▸ Stated problem: Filter the entries, keeping every line with the word "type".

[A run of records]
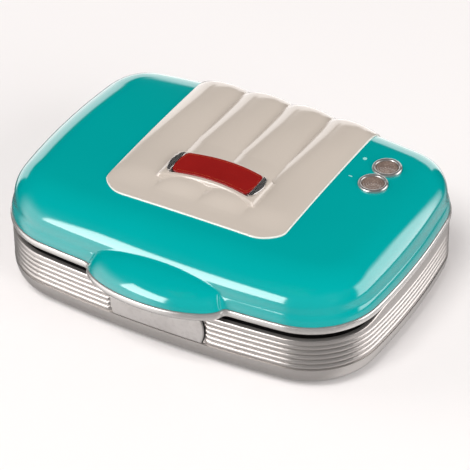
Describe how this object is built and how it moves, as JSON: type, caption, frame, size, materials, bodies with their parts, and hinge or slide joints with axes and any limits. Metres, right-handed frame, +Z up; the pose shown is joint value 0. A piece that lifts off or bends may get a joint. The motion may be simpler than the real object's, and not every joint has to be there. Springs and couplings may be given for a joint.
{
  "type": "waffle maker",
  "caption": "Closed electric waffle maker: ribbed base, glossy hinged lid with a front handle tongue, lobed inlay panel, badge plate and two round indicator lamps.",
  "frame": {"origin": "centre of the bounding box in plan, on the plane the rubber feet stand on", "axes": "+X to the right, +Y to the hinge side (the handle points to -Y), +Z up"},
  "size_m": [0.2518, 0.2044, 0.0821],
  "materials": {
    "satin_silver": "satin metallic, fine grain",
    "plaque_silver": "smooth satin metallic",
    "trim_silver": "semi-gloss metallic",
    "teal_gloss": "high gloss with clear coat",
    "cream_satin": "satin, very fine texture",
    "red_enamel": "gloss enamel with a gold inner line",
    "chrome": "polished",
    "lamp_smoke": "clear smoky lens",
    "bulb_glass": "clear amber glass",
    "dark_plastic": "fine moulded texture",
    "nonstick": "non-stick coating",
    "element_steel": "heat tinted",
    "bright_sheet": "bright rolled sheet",
    "zinc_steel": "zinc plated",
    "rubber": "matt",
    "ceramic": "unglazed",
    "wire_red": "glass-fibre sleeve"
  },
  "bodies": {
    "base": {"base_shell": "satin_silver", "bottom_cover": "dark_plastic", "front_plaque": "plaque_silver", "base_top_frame": "dark_plastic", "lower_plate": "nonstick", "lower_heating_element": "element_steel", "lower_reflector": "bright_sheet", "thermostat": "ceramic", "thermal_fuse": "ceramic", "terminal_block": "ceramic", "cord_inlet_bush": "rubber", "inner_wires": "wire_red", "foot_front_left": "rubber", "foot_front_right": "rubber", "foot_rear_left": "rubber", "foot_rear_right": "rubber", "cover_screws": "zinc_steel", "lower_plate_clips": "zinc_steel", "hinge_bracket_left": "dark_plastic", "hinge_bracket_right": "dark_plastic", "hinge_pin_left": "zinc_steel", "hinge_pin_right": "zinc_steel"},
    "lid": {"lid_shell": "teal_gloss", "lid_trim_ring": "trim_silver", "handle_liner": "dark_plastic", "inlay_panel": "cream_satin", "badge_frame": "chrome", "badge_plate": "red_enamel", "lamp_bezel_front": "chrome", "lamp_bezel_rear": "chrome", "lamp_lens_front": "lamp_smoke", "lamp_lens_rear": "lamp_smoke", "lamp_holder_front": "ceramic", "lamp_holder_rear": "ceramic", "lamp_bulb_front": "bulb_glass", "lamp_bulb_rear": "bulb_glass", "lid_inner_frame": "dark_plastic", "upper_plate": "nonstick", "upper_heating_element": "element_steel", "upper_reflector": "bright_sheet", "upper_plate_clips": "zinc_steel", "hinge_lug_left": "dark_plastic", "hinge_lug_right": "dark_plastic", "hinge_screws": "zinc_steel"}
  },
  "joints": [
    {"name": "lid_hinge", "type": "hinge", "parent": "base", "child": "lid", "pos_m": [0, 0.0982, 0.0424], "axis": [-1, 0, 0], "range_deg": [0, 100]}
  ]
}
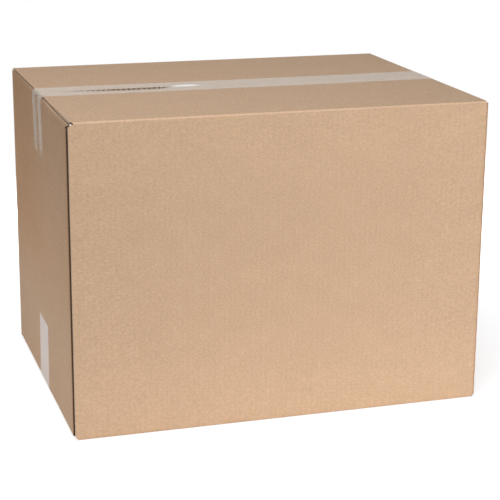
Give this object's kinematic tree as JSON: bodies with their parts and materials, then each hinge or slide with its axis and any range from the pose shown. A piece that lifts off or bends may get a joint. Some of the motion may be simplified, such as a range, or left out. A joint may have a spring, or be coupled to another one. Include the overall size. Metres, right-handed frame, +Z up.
{
  "type": "closed cardboard box",
  "caption": "Large closed shipping carton of single-wall corrugated board, flaps folded shut and taped along the top and bottom seams.",
  "frame": {"origin": "middle of the underside, on the bottom tape that the carton stands on", "axes": "+X along the length and the taped seams, -Y the wide front panel with the glued corner at its left, +Z up"},
  "size_m": [0.6182, 0.465, 0.4572],
  "materials": {
    "kraft_board": "matte kraft liner with a fine fibre grain",
    "clear_tape": "clear packing tape, satin, milky where it has lifted"
  },
  "bodies": {
    "root": {"carton": "kraft_board", "top_tape": "clear_tape", "bottom_tape": "clear_tape"}
  },
  "joints": []
}
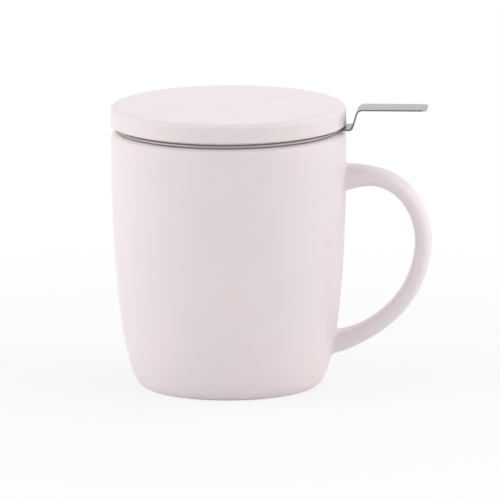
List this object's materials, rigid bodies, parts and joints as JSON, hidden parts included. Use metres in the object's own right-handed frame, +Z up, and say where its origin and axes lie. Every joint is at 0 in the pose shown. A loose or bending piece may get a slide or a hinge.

▸ Answer to the task:
Describe how this object is built and how it moves, as JSON: type, caption, frame, size, materials, bodies with their parts, and hinge or slide joints with axes and any limits. Metres, right-handed frame, +Z up; the pose shown is joint value 0. A piece that lifts off or bends may get a joint. The motion may be simpler than the real object's, and not every joint has to be there. Springs and couplings may be given for a joint.
  "type": "waffle maker",
    {"name": "lid_hinge", "type": "hinge", "parent": "base", "child": "lid", "pos_m": [0, 0.0982, 0.0424], "axis": [-1, 0, 0], "range_deg": [0, 100]}
  "type": "closed cardboard box",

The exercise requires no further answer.